____ PROVIDED INFORMATION

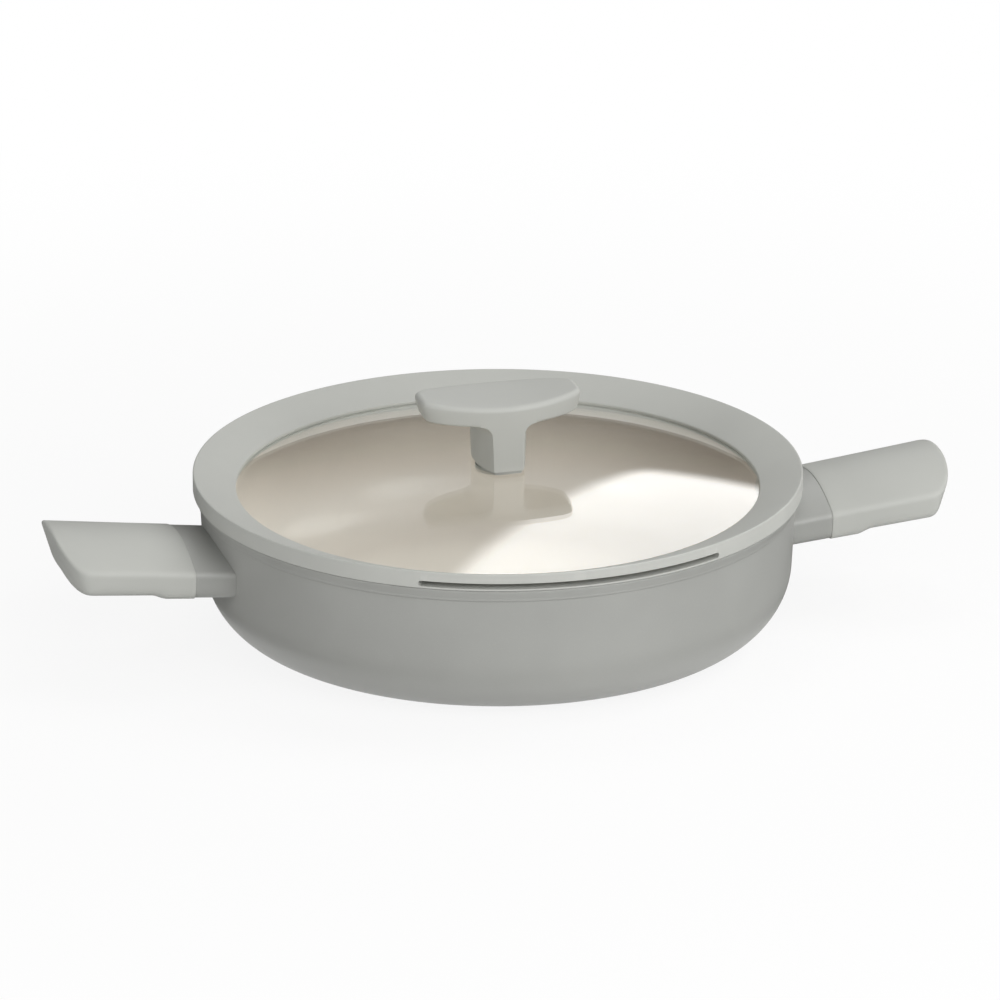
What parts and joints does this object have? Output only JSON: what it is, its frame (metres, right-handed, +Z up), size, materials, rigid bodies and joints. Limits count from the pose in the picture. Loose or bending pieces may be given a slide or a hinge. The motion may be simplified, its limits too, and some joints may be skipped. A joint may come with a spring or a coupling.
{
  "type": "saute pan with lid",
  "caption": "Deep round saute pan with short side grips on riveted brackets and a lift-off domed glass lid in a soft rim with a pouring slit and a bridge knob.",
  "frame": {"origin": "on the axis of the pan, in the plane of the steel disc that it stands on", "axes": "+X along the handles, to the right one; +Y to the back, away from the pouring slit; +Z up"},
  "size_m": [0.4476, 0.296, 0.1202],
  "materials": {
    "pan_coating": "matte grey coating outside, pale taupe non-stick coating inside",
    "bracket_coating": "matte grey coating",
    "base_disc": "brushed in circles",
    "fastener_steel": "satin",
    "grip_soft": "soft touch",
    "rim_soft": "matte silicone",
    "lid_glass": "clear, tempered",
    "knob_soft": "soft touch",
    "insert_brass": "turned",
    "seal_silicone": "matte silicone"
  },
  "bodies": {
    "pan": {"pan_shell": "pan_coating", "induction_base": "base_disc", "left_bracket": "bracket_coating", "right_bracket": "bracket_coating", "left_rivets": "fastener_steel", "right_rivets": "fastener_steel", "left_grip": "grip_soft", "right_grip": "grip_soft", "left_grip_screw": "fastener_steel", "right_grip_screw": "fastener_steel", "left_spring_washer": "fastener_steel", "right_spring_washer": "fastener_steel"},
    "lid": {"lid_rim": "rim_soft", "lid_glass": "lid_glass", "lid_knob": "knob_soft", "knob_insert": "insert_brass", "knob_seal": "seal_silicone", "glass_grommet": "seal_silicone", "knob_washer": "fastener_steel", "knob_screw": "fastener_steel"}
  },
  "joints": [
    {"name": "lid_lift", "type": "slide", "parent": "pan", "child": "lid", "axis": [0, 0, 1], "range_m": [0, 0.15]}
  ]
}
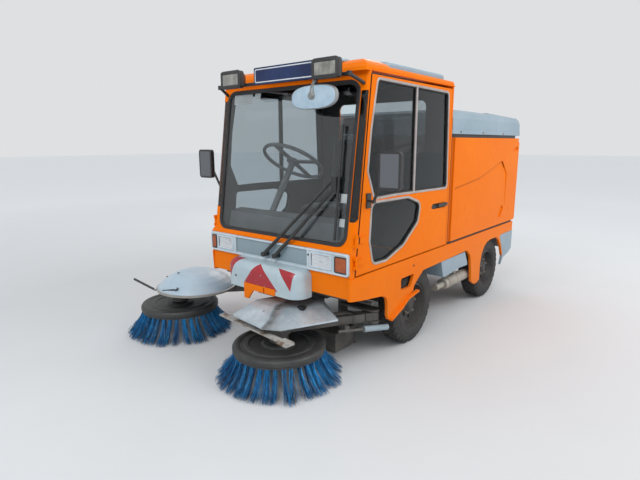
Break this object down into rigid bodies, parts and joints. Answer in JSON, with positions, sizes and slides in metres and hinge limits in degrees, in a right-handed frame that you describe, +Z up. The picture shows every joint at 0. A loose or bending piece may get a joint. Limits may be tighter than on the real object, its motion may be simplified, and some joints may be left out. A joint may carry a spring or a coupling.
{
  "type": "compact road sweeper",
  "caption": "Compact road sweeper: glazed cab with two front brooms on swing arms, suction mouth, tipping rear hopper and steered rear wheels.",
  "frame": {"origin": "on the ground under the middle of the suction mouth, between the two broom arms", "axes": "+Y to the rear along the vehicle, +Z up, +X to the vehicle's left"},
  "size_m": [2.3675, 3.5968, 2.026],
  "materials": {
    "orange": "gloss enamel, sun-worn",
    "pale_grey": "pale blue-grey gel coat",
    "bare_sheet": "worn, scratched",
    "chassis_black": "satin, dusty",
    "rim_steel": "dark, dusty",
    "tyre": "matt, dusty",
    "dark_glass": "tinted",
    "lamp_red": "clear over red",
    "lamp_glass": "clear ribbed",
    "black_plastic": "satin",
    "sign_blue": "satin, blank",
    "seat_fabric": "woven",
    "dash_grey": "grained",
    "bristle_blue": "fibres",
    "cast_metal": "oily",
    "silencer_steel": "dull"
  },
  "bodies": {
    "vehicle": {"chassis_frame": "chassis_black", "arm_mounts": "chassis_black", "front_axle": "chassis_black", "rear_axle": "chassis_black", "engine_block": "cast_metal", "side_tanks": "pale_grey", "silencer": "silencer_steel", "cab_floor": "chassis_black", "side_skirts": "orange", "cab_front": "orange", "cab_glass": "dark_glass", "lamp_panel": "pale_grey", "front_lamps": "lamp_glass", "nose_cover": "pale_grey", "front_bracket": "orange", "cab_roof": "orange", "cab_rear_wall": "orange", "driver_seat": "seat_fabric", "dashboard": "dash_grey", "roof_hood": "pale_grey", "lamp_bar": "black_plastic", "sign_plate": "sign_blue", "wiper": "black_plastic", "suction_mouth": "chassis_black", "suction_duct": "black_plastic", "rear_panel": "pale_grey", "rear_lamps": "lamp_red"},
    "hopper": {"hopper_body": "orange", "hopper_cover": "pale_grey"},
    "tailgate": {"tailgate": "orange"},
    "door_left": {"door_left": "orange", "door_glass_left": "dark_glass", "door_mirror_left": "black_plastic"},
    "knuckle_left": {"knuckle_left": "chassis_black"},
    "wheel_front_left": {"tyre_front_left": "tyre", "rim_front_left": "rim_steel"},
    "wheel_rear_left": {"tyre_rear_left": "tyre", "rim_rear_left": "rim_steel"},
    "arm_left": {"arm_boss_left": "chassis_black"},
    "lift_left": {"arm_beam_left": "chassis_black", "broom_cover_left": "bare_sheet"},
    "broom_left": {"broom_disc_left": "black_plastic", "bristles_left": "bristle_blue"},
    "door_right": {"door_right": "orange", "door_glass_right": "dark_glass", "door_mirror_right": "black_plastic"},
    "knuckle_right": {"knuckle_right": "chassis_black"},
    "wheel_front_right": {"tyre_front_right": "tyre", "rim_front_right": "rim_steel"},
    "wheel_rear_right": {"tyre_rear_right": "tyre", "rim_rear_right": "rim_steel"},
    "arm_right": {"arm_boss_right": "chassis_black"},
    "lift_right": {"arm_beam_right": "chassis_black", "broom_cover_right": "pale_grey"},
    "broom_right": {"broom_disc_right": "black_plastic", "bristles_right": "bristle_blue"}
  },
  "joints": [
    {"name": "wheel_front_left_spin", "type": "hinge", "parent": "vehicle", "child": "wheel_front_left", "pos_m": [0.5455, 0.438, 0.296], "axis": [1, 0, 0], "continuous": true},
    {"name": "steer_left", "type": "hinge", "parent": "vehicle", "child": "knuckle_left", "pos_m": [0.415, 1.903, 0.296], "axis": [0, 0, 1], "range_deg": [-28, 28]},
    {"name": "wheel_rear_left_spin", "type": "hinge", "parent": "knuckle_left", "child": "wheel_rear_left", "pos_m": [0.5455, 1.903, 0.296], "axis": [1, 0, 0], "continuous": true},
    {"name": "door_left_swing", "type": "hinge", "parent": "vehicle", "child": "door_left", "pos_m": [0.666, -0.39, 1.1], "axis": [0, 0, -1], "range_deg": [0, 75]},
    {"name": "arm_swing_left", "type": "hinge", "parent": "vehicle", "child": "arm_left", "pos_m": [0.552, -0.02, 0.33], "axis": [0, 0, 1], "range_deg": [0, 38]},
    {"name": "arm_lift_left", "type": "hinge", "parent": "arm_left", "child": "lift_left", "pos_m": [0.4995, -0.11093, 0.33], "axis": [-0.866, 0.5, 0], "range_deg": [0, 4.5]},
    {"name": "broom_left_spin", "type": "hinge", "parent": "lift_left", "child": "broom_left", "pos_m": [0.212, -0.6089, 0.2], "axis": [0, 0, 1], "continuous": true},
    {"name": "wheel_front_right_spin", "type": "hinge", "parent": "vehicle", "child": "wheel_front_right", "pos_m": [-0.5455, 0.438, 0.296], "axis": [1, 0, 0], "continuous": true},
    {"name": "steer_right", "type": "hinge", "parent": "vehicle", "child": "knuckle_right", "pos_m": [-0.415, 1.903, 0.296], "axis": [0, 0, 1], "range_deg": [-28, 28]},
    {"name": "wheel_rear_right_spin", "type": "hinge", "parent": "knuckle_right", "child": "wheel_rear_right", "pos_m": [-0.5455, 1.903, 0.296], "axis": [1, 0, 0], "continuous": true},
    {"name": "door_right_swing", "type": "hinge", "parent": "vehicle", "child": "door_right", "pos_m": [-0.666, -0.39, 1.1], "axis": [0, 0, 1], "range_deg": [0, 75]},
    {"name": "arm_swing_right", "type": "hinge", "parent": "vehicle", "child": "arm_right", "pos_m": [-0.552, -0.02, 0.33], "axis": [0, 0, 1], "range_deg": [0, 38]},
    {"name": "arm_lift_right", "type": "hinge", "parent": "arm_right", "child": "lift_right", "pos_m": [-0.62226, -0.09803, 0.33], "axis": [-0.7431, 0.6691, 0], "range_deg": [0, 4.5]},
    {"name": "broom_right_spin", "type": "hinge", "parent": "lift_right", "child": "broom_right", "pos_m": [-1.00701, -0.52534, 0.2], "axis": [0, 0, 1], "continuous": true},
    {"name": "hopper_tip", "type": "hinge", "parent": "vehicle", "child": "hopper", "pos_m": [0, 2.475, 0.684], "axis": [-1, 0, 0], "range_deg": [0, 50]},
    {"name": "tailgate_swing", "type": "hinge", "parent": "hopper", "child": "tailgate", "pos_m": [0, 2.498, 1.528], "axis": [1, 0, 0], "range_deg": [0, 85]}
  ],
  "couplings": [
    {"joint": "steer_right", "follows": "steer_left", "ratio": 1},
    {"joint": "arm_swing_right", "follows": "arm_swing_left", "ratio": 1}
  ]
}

________

STATED PROBLEM ::
List every line above containing the word "from".

TASK SOLUTION ::
What parts and joints does this object have? Output only JSON: what it is, its frame (metres, right-handed, +Z up), size, materials, rigid bodies and joints. Limits count from the pose in the picture. Loose or bending pieces may be given a slide or a hinge. The motion may be simplified, its limits too, and some joints may be skipped. A joint may come with a spring or a coupling.
  "frame": {"origin": "on the axis of the pan, in the plane of the steel disc that it stands on", "axes": "+X along the handles, to the right one; +Y to the back, away from the pouring slit; +Z up"},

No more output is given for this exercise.